The surviving manuscripts provide very little information for how the coda should be, so in any completion this must be the most conjectural section - but for the completion to work it is very important to come up with an effective solution. This latest version of the SPCM coda is more succinct than it was in the 2008 score. It is in two waves, the first one commencing with the inverted thematic fragments that opened the movement, above it comes a repeated falling motive on flutes and oboe (very expressively played on this occasion) climbing to a grinding overlay of the main themes of all movements, massively dissonant and of shattering power. Then the second wave climbs by means of the inverted main theme, trumpets sound fanfares (one that was first heard to introduce the fugue) and then comes a very dramatic, clinching moment when the three trumpets in unison break through with the confident rising D major theme of faith first heard in bar 5 of the Adagio, now in this completion constituting the final ‘Hallelujah’ that Bruckner’s doctor reported to be the crowning moment of the work when the aged composer had played the movement through to him.
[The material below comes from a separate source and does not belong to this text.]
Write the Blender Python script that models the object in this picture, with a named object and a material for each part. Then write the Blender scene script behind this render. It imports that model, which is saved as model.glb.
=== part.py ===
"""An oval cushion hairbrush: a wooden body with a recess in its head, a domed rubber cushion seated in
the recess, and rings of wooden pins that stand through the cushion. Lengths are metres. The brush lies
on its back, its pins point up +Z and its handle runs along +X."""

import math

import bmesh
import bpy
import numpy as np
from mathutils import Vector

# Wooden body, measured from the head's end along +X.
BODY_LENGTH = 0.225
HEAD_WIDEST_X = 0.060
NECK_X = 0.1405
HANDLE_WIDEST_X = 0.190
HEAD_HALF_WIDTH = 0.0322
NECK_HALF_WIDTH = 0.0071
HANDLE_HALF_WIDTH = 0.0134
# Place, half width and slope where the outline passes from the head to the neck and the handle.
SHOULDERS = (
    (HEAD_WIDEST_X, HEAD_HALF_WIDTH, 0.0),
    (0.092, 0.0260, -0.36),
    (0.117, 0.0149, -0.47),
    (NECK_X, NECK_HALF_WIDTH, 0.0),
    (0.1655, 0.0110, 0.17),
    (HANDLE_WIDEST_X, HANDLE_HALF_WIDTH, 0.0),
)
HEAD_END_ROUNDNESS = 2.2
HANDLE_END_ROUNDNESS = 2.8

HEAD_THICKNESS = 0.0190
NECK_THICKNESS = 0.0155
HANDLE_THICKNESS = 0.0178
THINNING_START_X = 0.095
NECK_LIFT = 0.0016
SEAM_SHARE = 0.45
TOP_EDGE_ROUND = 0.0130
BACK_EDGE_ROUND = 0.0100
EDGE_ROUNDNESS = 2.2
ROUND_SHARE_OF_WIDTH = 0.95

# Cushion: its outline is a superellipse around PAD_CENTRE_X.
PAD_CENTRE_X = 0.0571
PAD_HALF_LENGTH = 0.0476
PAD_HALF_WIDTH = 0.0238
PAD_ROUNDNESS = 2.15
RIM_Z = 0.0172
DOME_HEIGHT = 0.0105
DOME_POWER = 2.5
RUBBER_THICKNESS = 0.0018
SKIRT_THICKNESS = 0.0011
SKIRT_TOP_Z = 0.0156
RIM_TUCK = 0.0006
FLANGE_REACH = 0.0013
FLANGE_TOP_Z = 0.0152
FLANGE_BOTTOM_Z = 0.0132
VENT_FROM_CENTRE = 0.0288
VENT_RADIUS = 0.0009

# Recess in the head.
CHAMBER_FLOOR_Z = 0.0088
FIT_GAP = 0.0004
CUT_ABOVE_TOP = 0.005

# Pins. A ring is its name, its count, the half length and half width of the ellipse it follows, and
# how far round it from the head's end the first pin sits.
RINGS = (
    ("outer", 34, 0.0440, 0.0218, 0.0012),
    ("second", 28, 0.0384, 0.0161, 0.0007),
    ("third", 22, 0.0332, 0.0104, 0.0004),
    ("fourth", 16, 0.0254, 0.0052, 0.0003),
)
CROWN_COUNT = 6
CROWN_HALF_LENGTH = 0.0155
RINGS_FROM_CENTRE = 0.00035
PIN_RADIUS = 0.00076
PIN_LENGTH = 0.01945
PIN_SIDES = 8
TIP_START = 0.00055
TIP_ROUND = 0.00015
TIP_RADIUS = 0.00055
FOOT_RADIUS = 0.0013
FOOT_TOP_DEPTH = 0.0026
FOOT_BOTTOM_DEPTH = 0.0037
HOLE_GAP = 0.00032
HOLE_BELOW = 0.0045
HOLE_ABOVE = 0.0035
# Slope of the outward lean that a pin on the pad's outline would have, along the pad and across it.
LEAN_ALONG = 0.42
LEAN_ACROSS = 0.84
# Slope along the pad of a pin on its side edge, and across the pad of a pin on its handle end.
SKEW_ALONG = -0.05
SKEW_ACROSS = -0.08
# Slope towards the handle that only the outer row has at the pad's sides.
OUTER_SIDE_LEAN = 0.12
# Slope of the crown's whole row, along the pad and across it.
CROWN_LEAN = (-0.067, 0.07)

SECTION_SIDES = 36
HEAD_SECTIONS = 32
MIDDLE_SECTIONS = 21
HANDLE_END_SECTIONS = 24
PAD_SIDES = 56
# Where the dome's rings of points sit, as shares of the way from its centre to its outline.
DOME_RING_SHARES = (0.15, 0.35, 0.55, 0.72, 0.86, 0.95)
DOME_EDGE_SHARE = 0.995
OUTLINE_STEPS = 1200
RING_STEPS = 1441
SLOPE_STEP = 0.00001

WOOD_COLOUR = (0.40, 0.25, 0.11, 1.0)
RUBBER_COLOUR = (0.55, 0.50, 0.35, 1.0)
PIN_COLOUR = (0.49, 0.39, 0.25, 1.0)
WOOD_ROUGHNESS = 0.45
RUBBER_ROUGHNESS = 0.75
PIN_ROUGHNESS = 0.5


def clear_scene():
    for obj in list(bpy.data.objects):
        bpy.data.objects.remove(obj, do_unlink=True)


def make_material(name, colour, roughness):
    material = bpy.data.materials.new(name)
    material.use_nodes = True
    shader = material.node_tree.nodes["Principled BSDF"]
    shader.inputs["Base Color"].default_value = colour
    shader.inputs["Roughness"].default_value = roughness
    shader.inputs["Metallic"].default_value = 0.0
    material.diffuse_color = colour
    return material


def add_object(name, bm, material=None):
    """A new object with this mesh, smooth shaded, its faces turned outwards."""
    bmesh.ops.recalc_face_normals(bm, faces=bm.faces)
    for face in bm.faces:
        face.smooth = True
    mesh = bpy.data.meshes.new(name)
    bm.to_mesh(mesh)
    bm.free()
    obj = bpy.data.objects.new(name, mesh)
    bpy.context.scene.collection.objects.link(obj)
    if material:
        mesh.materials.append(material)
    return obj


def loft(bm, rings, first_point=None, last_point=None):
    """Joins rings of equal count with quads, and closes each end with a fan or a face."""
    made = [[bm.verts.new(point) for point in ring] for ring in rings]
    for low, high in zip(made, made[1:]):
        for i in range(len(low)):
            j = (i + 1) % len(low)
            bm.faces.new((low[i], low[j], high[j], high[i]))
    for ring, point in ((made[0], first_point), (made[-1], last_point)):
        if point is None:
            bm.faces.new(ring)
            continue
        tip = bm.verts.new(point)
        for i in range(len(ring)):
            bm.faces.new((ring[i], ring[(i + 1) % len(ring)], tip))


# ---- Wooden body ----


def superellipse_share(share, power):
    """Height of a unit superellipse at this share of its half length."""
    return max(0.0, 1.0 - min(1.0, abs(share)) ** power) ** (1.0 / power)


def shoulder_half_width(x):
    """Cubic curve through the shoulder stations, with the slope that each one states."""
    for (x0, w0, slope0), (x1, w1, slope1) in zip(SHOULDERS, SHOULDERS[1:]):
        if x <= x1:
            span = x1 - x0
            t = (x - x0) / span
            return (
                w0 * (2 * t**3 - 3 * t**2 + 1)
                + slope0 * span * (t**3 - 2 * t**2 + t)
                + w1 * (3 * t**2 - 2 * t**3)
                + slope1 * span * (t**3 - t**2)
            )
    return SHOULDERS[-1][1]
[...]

To me this is a great advance on previous versions of this coda: at last the movement is provided with a destination worthy of the struggle that has preceded it, and a destination that it is not too difficult to feel is somewhere within reach of what Bruckner might have had in mind. The young people of the Bundesjugendorchester again rose to the occasion, their immense labour crowned with glory.

The SPCM Finale to Bruckner’s Ninth has come along way since 1983. I sense that this 2011 version must be close to as far as their chosen strategy can go - barring the reappearance of more lost manuscripts from Bruckner’s own hand. The Brabant SO and the Bundesjugendorchester have given an intimation of how powerful a work the completed Ninth can be. It’s now up to the Berliner Philharmoniker and Sir Simon Rattle to present the overwhelming argument in Berlin and New York in February 2012.